The bible ends with a flourish: vision and song, doom and deliverance, terror and triumph. The rush of color and sound, image and energy, leaves us reeling. But if we persist through the initial confusion and read on, we begin to pick up the rhythms, realize the connections and find ourselves enlisted as participants in a multidimensional act of Christian worship.

John of Patmos, a pastor of the late first century, has worship on his mind, is preeminently concerned with worship. The vision, which is The Revelation, comes to him while he is at worship on a certain Sunday on the Mediterranean island of Patmos. He is responsible for a circuit of churches on the mainland whose primary task is worship. Worship shapes the human community in response to the living God. If worship is neglected or perverted, our communities fall into chaos or under tyranny.

Our times are not propitious for worship. The times never are. The world is hostile to worship. The Devil hates worship. As The Revelation makes clear, worship must be carried out under conditions decidedly uncongenial to it. Some Christians even get killed because they worship.

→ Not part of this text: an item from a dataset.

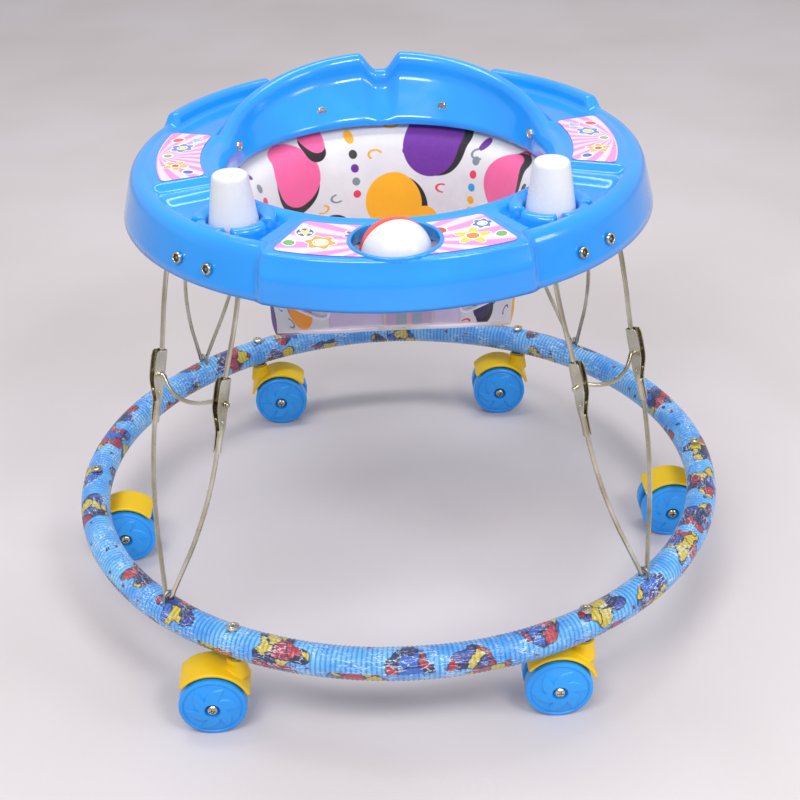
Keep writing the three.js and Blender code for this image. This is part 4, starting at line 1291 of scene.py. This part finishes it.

John's Revelation is not easy reading. Besides being a pastor, John is a poet, fond of metaphor and symbol, image and illusion, passionate in his desire to bring us into the presence of Jesus believing and adoring. But the demands he makes on our intelligence and imagination are well rewarded, for in keeping company with John, our worship of God will almost certainly deepen in urgency and joy.


----------